* STATED EXERCISE
Select, from the data, each line where "with" occurs.

* GIVEN INFORMATION
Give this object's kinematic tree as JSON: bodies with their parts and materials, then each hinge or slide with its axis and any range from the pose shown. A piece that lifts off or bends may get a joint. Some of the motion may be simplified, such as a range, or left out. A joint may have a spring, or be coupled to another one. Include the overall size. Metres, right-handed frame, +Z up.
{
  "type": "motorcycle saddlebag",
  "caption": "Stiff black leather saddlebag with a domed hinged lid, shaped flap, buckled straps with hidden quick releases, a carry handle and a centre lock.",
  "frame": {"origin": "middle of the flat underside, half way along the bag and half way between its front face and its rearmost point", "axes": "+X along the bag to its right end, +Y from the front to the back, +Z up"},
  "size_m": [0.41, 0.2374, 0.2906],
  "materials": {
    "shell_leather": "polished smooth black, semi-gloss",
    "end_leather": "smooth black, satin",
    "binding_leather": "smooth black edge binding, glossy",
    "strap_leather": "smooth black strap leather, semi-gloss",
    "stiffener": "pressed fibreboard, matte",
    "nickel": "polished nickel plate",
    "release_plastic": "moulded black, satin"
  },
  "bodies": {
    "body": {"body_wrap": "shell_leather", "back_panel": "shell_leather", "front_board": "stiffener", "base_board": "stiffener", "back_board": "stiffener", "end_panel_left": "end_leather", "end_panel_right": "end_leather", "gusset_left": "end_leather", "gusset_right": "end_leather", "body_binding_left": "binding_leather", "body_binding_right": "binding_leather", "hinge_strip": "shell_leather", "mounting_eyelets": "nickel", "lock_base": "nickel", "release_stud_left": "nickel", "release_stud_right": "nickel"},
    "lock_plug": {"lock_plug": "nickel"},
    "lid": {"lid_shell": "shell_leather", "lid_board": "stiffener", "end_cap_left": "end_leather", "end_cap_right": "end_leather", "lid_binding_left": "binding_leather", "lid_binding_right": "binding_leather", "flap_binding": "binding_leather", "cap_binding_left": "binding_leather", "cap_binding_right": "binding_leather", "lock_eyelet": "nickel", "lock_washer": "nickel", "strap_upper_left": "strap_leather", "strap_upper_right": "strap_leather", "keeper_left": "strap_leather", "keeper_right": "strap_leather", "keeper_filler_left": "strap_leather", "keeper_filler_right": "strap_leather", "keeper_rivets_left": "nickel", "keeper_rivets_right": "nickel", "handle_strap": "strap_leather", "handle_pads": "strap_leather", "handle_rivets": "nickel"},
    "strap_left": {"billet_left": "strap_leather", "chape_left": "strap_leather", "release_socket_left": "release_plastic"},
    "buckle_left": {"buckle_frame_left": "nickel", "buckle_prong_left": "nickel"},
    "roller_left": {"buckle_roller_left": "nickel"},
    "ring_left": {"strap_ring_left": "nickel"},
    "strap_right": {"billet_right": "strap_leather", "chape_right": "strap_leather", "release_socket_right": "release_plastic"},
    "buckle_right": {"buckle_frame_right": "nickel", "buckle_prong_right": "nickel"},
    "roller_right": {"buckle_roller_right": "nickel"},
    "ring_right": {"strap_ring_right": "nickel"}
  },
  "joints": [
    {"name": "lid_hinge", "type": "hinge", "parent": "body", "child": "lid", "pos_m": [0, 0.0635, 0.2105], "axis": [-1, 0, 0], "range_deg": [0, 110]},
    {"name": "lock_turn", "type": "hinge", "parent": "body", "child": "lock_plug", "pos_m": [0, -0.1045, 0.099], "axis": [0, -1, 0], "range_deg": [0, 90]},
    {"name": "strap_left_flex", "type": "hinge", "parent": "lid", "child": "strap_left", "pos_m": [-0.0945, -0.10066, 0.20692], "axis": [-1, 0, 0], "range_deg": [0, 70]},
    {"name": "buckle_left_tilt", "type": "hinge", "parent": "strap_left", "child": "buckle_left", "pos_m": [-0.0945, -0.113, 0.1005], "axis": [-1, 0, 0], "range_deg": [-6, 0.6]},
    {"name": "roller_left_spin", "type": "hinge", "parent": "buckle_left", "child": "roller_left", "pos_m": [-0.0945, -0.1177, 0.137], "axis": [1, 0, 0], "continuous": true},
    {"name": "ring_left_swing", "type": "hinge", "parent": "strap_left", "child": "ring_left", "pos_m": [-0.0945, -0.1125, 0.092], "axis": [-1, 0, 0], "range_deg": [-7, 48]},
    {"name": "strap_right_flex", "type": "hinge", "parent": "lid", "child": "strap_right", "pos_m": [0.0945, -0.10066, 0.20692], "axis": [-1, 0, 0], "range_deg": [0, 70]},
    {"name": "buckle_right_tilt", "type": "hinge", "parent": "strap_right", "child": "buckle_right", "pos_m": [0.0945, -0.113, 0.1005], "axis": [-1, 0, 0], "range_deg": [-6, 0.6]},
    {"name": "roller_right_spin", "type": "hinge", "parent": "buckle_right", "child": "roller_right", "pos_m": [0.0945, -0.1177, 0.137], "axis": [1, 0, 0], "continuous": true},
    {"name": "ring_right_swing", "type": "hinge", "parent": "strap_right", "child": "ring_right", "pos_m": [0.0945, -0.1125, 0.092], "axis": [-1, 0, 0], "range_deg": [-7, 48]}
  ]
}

* FINISHED ANSWER
Give this object's kinematic tree as JSON: bodies with their parts and materials, then each hinge or slide with its axis and any range from the pose shown. A piece that lifts off or bends may get a joint. Some of the motion may be simplified, such as a range, or left out. A joint may have a spring, or be coupled to another one. Include the overall size. Metres, right-handed frame, +Z up.
  "caption": "Stiff black leather saddlebag with a domed hinged lid, shaped flap, buckled straps with hidden quick releases, a carry handle and a centre lock.",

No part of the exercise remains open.